I told them that my writing, too, roots itself in doubt. The apprehension feels concentrated, feels like a cyclical questioning. Writing while struggling through self-doubt makes you feel pixilated and distant; you are in an echo chamber. Writing is, as Gloria Anzaldúa writes, "like pulling miles of entrails through your mouth" (2015, p. 102).
It is important for me to tell my students, and you, of this struggle, of my mistrust of self and word.
(Image description: a person with light brown skin holds a pen and writes in a notebook. The background, including their mustard-colored shirt, is blurred.
This photo is a free stock image from Pexels).
We need to know that so many of us carry a fear of speaking, of articulation. Dolores Delgado Bernal and Octavio Villaplando (2010) ask us, "what is 'legitimate knowledge'?" Who determines 'legitimate knowledge'? So many of us have been told that our wisdom is illegitimate, questioned, and disciplined. Whether we are first-generation college students, transfer students, students of color, queer, gender nonconforming, and trans students, or disabled students, we all wrestle with our voice; we wrestle with writing.
Dear writer: those of us who search, who grapple with our own anxious insecurities, persist. We create from ourselves outward. We hold each other in community.
***
I am currently scheduling my e-book tour. As I write these words, I am filled with giddy, stimmy, glittery joy, but I am also filled with an overwhelming doubt...I waver. I teeter.

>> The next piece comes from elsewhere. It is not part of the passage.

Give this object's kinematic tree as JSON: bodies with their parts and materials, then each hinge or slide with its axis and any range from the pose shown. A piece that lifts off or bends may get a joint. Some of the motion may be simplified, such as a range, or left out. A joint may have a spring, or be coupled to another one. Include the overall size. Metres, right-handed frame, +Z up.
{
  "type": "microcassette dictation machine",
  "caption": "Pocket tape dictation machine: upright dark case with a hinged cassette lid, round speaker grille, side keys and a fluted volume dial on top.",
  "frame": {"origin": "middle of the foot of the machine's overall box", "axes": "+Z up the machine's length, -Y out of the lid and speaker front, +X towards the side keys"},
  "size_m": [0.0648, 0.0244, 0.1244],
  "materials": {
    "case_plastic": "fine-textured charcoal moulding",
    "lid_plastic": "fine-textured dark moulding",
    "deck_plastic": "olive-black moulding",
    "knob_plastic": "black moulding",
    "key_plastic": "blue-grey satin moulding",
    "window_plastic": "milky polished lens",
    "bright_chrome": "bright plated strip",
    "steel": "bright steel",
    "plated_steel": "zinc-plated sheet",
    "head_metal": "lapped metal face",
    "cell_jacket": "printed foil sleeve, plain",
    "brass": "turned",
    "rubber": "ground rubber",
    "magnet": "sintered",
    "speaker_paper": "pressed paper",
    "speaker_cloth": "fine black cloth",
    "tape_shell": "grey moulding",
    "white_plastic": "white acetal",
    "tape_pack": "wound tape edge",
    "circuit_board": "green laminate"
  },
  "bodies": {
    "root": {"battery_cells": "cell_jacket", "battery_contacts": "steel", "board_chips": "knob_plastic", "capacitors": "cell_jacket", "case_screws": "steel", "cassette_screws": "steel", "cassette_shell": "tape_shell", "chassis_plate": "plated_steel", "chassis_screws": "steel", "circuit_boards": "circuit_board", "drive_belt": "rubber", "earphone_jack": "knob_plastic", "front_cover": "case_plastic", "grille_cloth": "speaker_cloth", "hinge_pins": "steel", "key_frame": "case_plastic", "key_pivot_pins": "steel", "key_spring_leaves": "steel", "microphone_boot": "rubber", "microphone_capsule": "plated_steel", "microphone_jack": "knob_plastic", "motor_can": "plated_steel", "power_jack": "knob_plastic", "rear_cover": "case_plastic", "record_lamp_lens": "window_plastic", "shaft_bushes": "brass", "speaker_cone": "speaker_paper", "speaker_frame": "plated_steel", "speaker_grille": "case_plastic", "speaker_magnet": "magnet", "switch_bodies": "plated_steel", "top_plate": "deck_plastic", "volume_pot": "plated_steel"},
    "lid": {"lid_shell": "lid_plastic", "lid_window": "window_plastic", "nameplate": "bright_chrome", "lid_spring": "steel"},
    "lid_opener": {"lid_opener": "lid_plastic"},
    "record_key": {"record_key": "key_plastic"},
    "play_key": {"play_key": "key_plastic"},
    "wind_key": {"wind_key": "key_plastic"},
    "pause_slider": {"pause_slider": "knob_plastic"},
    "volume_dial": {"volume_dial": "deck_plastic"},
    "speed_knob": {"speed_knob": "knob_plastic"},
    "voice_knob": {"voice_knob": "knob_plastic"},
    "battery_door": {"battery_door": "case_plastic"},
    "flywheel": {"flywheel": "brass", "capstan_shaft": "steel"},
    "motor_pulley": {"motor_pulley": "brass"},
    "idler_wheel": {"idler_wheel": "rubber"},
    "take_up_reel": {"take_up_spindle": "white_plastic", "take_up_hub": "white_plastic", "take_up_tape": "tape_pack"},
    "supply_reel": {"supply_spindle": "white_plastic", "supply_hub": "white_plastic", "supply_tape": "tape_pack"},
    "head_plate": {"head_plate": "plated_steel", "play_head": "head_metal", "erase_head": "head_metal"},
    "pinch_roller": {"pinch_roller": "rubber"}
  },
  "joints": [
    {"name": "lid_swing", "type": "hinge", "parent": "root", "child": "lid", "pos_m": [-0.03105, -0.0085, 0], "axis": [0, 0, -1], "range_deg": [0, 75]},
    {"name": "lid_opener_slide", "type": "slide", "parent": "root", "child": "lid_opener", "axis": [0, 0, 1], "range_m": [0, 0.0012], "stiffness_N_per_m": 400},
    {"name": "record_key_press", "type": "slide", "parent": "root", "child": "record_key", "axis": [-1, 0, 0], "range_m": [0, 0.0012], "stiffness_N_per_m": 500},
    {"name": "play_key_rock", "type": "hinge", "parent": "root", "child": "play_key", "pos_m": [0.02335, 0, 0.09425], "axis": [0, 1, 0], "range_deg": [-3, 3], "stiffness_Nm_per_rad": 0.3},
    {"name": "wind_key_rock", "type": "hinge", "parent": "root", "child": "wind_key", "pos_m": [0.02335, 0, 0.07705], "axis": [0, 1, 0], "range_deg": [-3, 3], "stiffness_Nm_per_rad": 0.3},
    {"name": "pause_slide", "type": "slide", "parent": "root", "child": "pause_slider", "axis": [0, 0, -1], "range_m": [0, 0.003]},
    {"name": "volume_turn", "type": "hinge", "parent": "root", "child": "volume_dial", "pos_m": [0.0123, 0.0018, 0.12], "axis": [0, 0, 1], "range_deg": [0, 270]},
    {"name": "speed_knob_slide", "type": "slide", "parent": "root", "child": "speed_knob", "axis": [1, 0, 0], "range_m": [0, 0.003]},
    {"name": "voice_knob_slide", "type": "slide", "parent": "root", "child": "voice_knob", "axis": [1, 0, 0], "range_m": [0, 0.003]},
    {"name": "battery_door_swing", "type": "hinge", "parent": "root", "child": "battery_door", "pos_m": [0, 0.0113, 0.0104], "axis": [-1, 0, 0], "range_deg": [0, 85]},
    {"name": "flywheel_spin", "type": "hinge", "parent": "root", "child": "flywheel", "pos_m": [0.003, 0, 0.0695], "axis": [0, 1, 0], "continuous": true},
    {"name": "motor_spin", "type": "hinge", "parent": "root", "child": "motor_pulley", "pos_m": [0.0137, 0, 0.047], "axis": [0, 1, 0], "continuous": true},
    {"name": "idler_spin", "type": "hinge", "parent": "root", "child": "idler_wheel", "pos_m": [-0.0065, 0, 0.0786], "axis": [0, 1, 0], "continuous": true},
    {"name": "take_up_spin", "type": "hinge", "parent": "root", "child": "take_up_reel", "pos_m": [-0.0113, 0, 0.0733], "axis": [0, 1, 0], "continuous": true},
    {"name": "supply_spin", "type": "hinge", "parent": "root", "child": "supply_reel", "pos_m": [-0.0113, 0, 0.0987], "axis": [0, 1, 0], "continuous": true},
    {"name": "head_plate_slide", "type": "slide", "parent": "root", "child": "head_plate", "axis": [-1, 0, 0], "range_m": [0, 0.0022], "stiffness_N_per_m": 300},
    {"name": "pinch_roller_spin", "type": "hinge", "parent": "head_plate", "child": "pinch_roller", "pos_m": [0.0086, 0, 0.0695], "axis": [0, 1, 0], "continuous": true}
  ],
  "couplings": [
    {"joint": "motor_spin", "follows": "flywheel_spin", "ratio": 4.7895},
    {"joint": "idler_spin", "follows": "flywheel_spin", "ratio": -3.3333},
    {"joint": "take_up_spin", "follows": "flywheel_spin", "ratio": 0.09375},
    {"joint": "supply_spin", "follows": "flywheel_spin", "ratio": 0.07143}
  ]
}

Last week, I shared with Kelan Koning, my best friend and long-time writing partner, that I was worried that my book is not "academic" enough (upon reflection, after reading this, I am feeling the crushing trauma of this confession, the shame). Kelan lovingly invited me to inquire, to question my language, to remember activism, bell hooks, and all the writers who write to welcome us into a conversation.

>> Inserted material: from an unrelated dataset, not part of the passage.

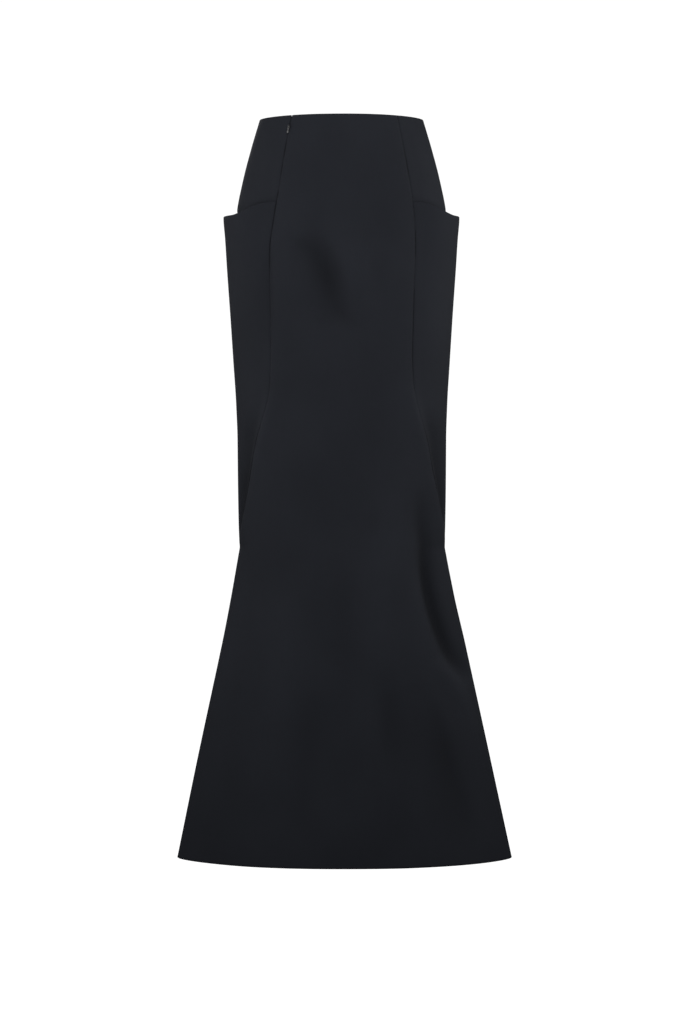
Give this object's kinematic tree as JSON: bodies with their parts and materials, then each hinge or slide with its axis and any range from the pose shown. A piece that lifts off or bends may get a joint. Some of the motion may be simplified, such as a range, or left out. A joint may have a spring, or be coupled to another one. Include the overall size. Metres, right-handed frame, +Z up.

I share this wisdom with you, now, dear writer. When your voice feels inaccessible and distant, when you begin to feel apprehension about your words, remember: I want to teach your book, to teach your published article, your blog post. There is power in our risk-taking just as there is power in the sharing of our fears. For those of us who write, we press into this place. We write authentic and we write anxious.